Chissà se Porro è diventato Porro perché ha studiato al Massimo di Roma (stessa scuola di Mario Draghi, Gianni De Gennaro e Luca Cordero di Montezemolo). Fatto sta che Porro oggi dice agli amici che “forse è lì”, alla scuola gesuitica, che ha appreso “i fondamenti della cultura del dubbio”, frase che non si sa se attribuire alla vena seria o quella cazzara di Porro stesso.

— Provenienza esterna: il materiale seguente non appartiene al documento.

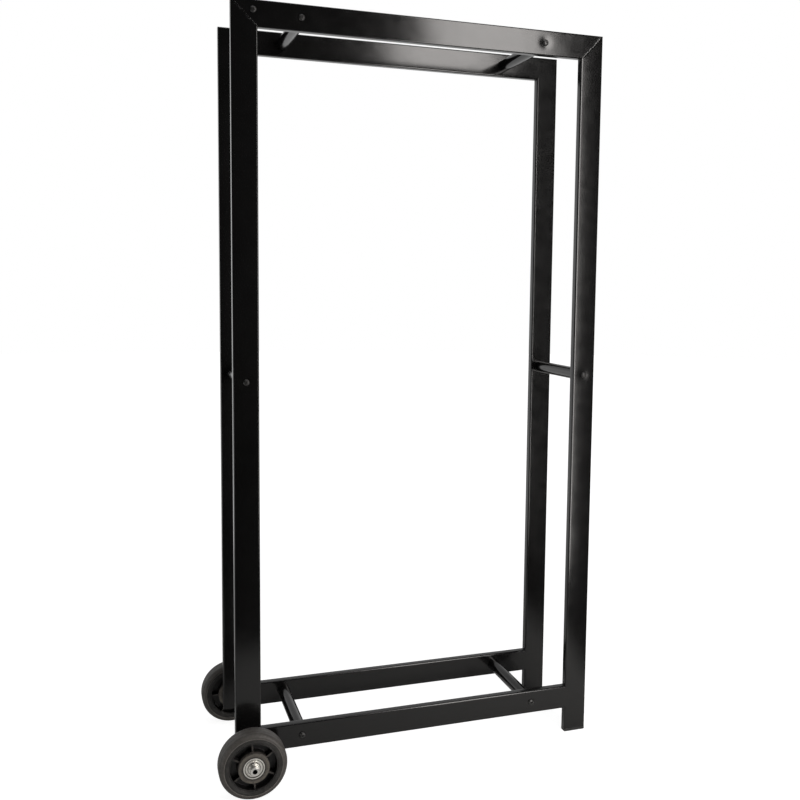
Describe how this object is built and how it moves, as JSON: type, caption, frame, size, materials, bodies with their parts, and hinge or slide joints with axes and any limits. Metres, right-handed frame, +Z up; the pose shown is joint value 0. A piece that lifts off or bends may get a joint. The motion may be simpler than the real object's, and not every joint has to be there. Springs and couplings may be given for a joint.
{
  "type": "rolling two-frame storage rack",
  "caption": "Tall narrow rack of two flat-tube frames held apart by round spacers, standing on feet at one side and wheels at the other",
  "frame": {"origin": "on the floor, at the centre of the object's outline seen from above", "axes": "+X from the wheel side to the foot side, +Y from the front frame to the rear frame, +Z up"},
  "size_m": [0.618, 0.3132, 1.15],
  "materials": {
    "black_powder_coat": "satin black powder coat",
    "black_screw": "black oxide",
    "cap_plastic": "fine grain",
    "tyre_rubber": "matt",
    "hub_plastic": "moulded satin",
    "zinc_steel": "bright zinc plate",
    "bearing_steel": "ground and pressed steel"
  },
  "bodies": {
    "rack": {"front_left_post": "black_powder_coat", "front_right_post": "black_powder_coat", "front_top_rail": "black_powder_coat", "front_bottom_rail": "black_powder_coat", "front_frame_welds": "black_powder_coat", "front_spacer_inserts": "zinc_steel", "front_spacer_screws": "black_screw", "front_foot_cap": "cap_plastic", "front_axle_bearing_inner_rings": "bearing_steel", "front_axle_sleeve": "zinc_steel", "front_axle_stand_off": "zinc_steel", "front_axle_distance_tube": "zinc_steel", "front_axle_washer": "zinc_steel", "front_axle_nut": "zinc_steel", "front_axle_bolt": "zinc_steel", "rear_left_post": "black_powder_coat", "rear_right_post": "black_powder_coat", "rear_top_rail": "black_powder_coat", "rear_bottom_rail": "black_powder_coat", "rear_frame_welds": "black_powder_coat", "rear_spacer_inserts": "zinc_steel", "rear_spacer_screws": "black_screw", "rear_foot_cap": "cap_plastic", "rear_axle_bearing_inner_rings": "bearing_steel", "rear_axle_sleeve": "zinc_steel", "rear_axle_stand_off": "zinc_steel", "rear_axle_distance_tube": "zinc_steel", "rear_axle_washer": "zinc_steel", "rear_axle_nut": "zinc_steel", "rear_axle_bolt": "zinc_steel", "top_left_spacer": "black_powder_coat", "top_right_spacer": "black_powder_coat", "mid_left_spacer": "black_powder_coat", "mid_right_spacer": "black_powder_coat", "bottom_left_spacer": "black_powder_coat", "bottom_right_spacer": "black_powder_coat", "corner_screw": "black_screw"},
    "front_wheel": {"front_wheel_tyre": "tyre_rubber", "front_wheel_hub": "hub_plastic", "front_wheel_bearing_outer_rings": "bearing_steel", "front_wheel_bearing_shields": "bearing_steel", "front_wheel_bearing_balls": "bearing_steel"},
    "rear_wheel": {"rear_wheel_tyre": "tyre_rubber", "rear_wheel_hub": "hub_plastic", "rear_wheel_bearing_outer_rings": "bearing_steel", "rear_wheel_bearing_shields": "bearing_steel", "rear_wheel_bearing_balls": "bearing_steel"}
  },
  "joints": [
    {"name": "front_wheel_spin", "type": "hinge", "parent": "rack", "child": "front_wheel", "pos_m": [-0.259, -0.1295, 0.05], "axis": [0, 1, 0], "continuous": true},
    {"name": "rear_wheel_spin", "type": "hinge", "parent": "rack", "child": "rear_wheel", "pos_m": [-0.259, 0.1295, 0.05], "axis": [0, 1, 0], "continuous": true}
  ]
}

Tra il serio e il cazzaro, comunque, Porro, giovane liberale di doviziosa famiglia pugliese del settore agroalimentare, finì a inizio anni Novanta all’Opinione (“giornalista per caso”, dice oggi), e poi al ministero degli Esteri con Antonio Martino. Furono giorni di grandi viaggi e incredibili sorprese: Arafat che, scambiandolo per il ministro Martino, lo abbraccia al suo posto; un vecchio principe siciliano, funzionario alla Farnesina, che si rifiuta di rilasciargli il passaporto di servizio per via delle sue scarpe sciatte; Martino che in Arabia Saudita gli fa attraversare una sala grande come un campo da calcio, sotto gli occhi di un plenipotenziario ieratico, solo per dirgli all’orecchio qualcosa come “stasera, per il summit, siamo messi male con gli alcolici, vai a vedere se è rimasta qualche boccetta di whisky dall’aereo”.

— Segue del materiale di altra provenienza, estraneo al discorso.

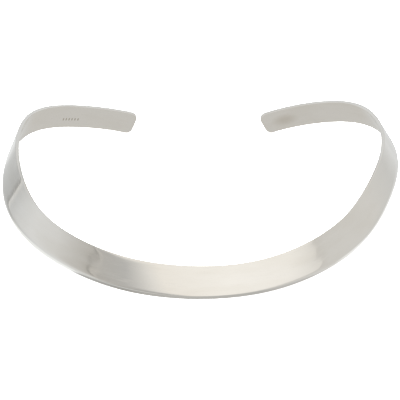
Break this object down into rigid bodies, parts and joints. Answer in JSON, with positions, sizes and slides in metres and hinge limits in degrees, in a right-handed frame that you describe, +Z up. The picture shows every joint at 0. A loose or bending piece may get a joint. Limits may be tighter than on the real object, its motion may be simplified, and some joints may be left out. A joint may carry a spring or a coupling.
{
  "type": "collar necklace",
  "caption": "Rigid open collar necklace: a tapered, polished silver band that lies nearly flat at the front and turns upright towards rounded tips at the back.",
  "frame": {"origin": "middle of the footprint, on the surface that the collar lies on", "axes": "+X to the right arm, -Y to the front centre of the band, +Y to the opening at the back, +Z up, square to the surface that the collar lies on"},
  "size_m": [0.1398, 0.1226, 0.0201],
  "materials": {
    "silver": "polished silver with fine wear lines"
  },
  "bodies": {
    "root": {"collar_band": "silver"}
  },
  "joints": []
}
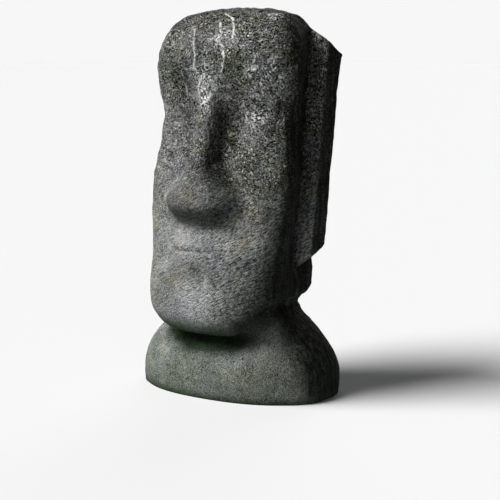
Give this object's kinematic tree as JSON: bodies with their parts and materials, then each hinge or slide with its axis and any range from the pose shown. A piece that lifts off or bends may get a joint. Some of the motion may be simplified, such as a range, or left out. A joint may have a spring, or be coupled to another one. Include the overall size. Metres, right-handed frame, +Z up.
{
  "type": "moai statue",
  "caption": "Carved stone moai: a tall, long-nosed head with slab ears and a jutting chin on rounded shoulders, cut off flat at the ground.",
  "frame": {"origin": "on the flat underside, midway between the two shoulders, under the middle of the neck", "axes": "+Z up to the crown; the face looks along -Y; the statue's left ear is on +X"},
  "size_m": [1.7508, 1.3891, 3.2],
  "materials": {
    "tuff": "rough, weathered, with lichen and mineral streaks"
  },
  "bodies": {
    "root": {"moai": "tuff"}
  },
  "joints": []
}
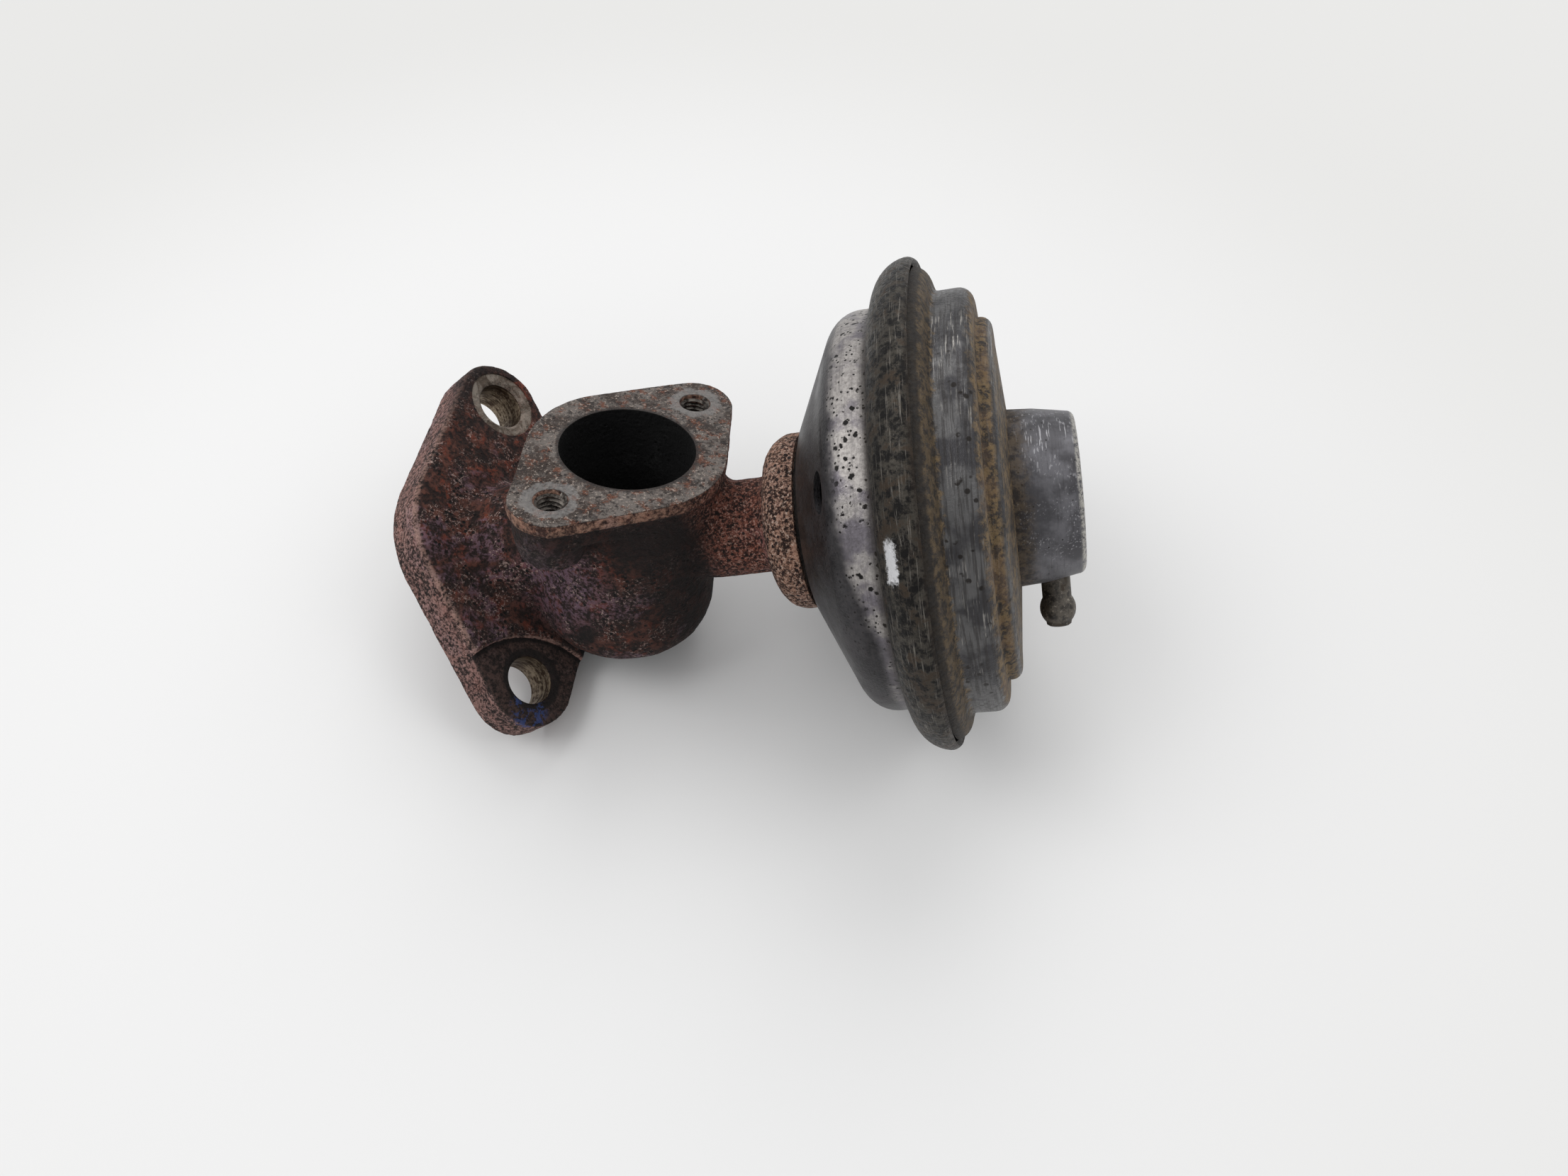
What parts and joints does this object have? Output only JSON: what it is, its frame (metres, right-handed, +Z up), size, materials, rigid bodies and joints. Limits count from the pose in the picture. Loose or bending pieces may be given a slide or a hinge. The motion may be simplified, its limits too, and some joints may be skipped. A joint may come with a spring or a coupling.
{
  "type": "exhaust gas recirculation valve",
  "caption": "Vacuum-operated exhaust gas recirculation valve: skewed cast housing with an inlet and an outlet flange, poppet on a sprung diaphragm in a crimped round actuator with a hose tip.",
  "frame": {"origin": "centre of the outlet bore in the plane of the outlet flange's face", "axes": "+Z is up from the bench the valve lies on, +X runs level below the stem, from the inlet flange towards the spring cap, and +Y completes the set"},
  "size_m": [0.1437, 0.096, 0.0929],
  "materials": {
    "rusted_iron": "rusty as-cast, machined flange faces",
    "seat_steel": "sooty turned steel",
    "bush_iron": "turned grey iron",
    "packing": "pressed graphite packing",
    "zinc_shell": "dull zinc plate with dark specks",
    "drawn_steel": "brushed drawn steel with brown dirt",
    "cap_steel": "smooth grey drawn steel",
    "stem_steel": "ground steel",
    "diaphragm_rubber": "fabric-backed rubber",
    "gasket_fibre": "dark fibre",
    "spring_steel": "oiled spring steel",
    "nipple_steel": "worn zinc plate",
    "zinc_parts": "zinc plate"
  },
  "bodies": {
    "valve_body": {"valve_housing": "rusted_iron", "seat_ring": "seat_steel", "guide_bush": "bush_iron", "packing_ring": "packing", "packing_washer": "zinc_parts", "packing_retainer": "zinc_parts", "insulating_gasket": "gasket_fibre", "backing_ring": "zinc_parts", "shell_screws": "zinc_parts", "screw_washers": "zinc_parts", "lower_shell": "zinc_shell", "diaphragm": "diaphragm_rubber", "return_spring": "spring_steel", "spring_shim": "zinc_parts", "upper_cover": "drawn_steel", "spring_cap": "cap_steel", "vacuum_nipple": "nipple_steel"},
    "stem_assembly": {"valve_stem": "stem_steel", "poppet": "seat_steel", "lower_plate": "zinc_parts", "upper_cup": "zinc_parts", "stack_washer": "zinc_parts", "stem_nut": "spring_steel"}
  },
  "joints": [
    {"name": "valve_lift", "type": "slide", "parent": "valve_body", "child": "stem_assembly", "axis": [0.9655, 0, 0.2605], "range_m": [0, 0.006], "stiffness_N_per_m": 2500, "springref_m": -0.006, "deforming": ["return_spring", "diaphragm"]}
  ]
}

Fu un Bildungsroman durato lo spazio di una parentesi. Poi venne la Peugeot 105 senza targa anteriore con cui Porro si presentò alla Lucchini di Brescia (“tristezza infinita in una città senza donne”, disse allora agli amici) e, in extremis, una chiamata per un lavoro al Foglio a Milano, giunta mentre Porro si trovava in treno per andare a un appuntamento romantico al buio combinatogli dall’amico Giuseppe De Filippi, con cui più tardi organizzò il palinsesto della tv Cnf-Cnbc (si divertirono come pazzi e fecero assunzioni eccentriche per il notiziario di finanza: un ex metalmeccanico, un esperto di musica lirica e un bocconiano che si era rifiutato di lavorare in Mediobanca).

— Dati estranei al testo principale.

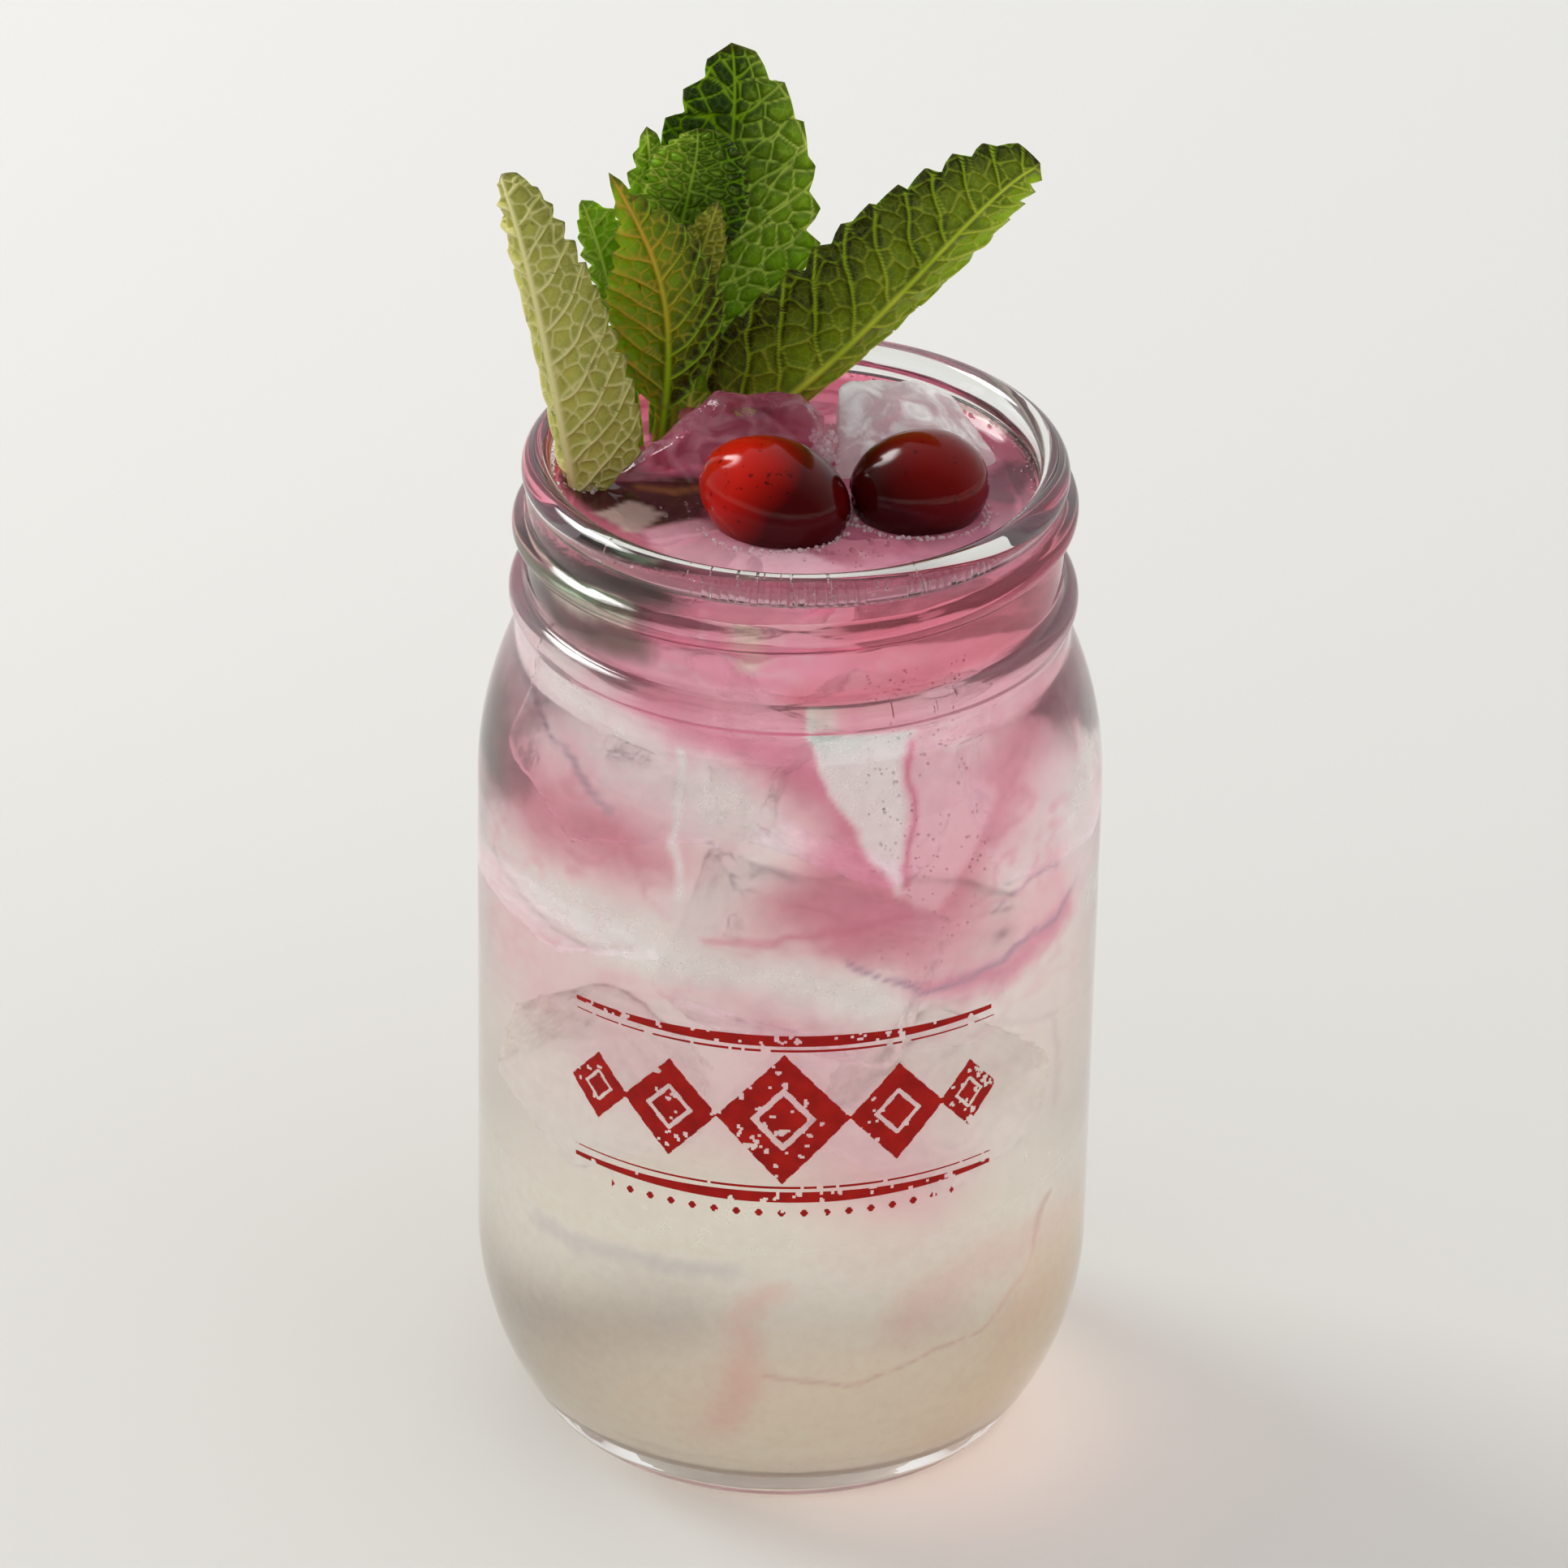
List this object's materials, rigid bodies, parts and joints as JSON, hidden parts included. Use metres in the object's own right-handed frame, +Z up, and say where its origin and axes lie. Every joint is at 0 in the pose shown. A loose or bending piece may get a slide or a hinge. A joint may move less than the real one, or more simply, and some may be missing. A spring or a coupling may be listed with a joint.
{
  "type": "glass of iced pink mocktail",
  "caption": "Screw-top jar of iced pink and cream mocktail topped with cranberries, ice and a sprig of fresh mint",
  "frame": {"origin": "centre of the jar's foot, on the surface that it stands on", "axes": "+Z up along the jar's axis; the shown front, with the berries nearest, looks towards -Y; +X is to the right as seen from the front"},
  "size_m": [0.0782, 0.0782, 0.1787],
  "materials": {
    "jar_glass": "clear pressed soda-lime glass, glossy",
    "drink": "cloudy pink drink fading to cream at the foot",
    "cranberry": "glossy waxy skin of a fresh cranberry",
    "ice": "wet melting ice, clear with a pink tint",
    "mint": "fresh mint leaf, veined, softly satin"
  },
  "bodies": {
    "root": {"glass_jar": "jar_glass", "drink": "drink", "cranberry_left": "cranberry", "cranberry_right": "cranberry", "ice_left": "ice", "ice_right": "ice", "mint_left": "mint", "mint_front": "mint", "mint_small_left": "mint", "mint_small_front": "mint", "mint_centre": "mint", "mint_centre_behind": "mint", "mint_back": "mint", "mint_right": "mint"}
  },
  "joints": []
}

Sempre cazzeggiando in serietà, Porro passò al Giornale e rifiutò una chiamata alla Stampa, causa figlio in arrivo e matrimonio con una bella ragazza di professione stilista. Alla prole ha dato nomi antichi e signorili, Ferdinando e Violetta. Antica e signorile era pure la camicia da notte da duca del maniero che un amico – per caso suo ospite – una sera gli vide indossare con grande orgoglio, e va’ a capire se era per cazzeggiare oppure no.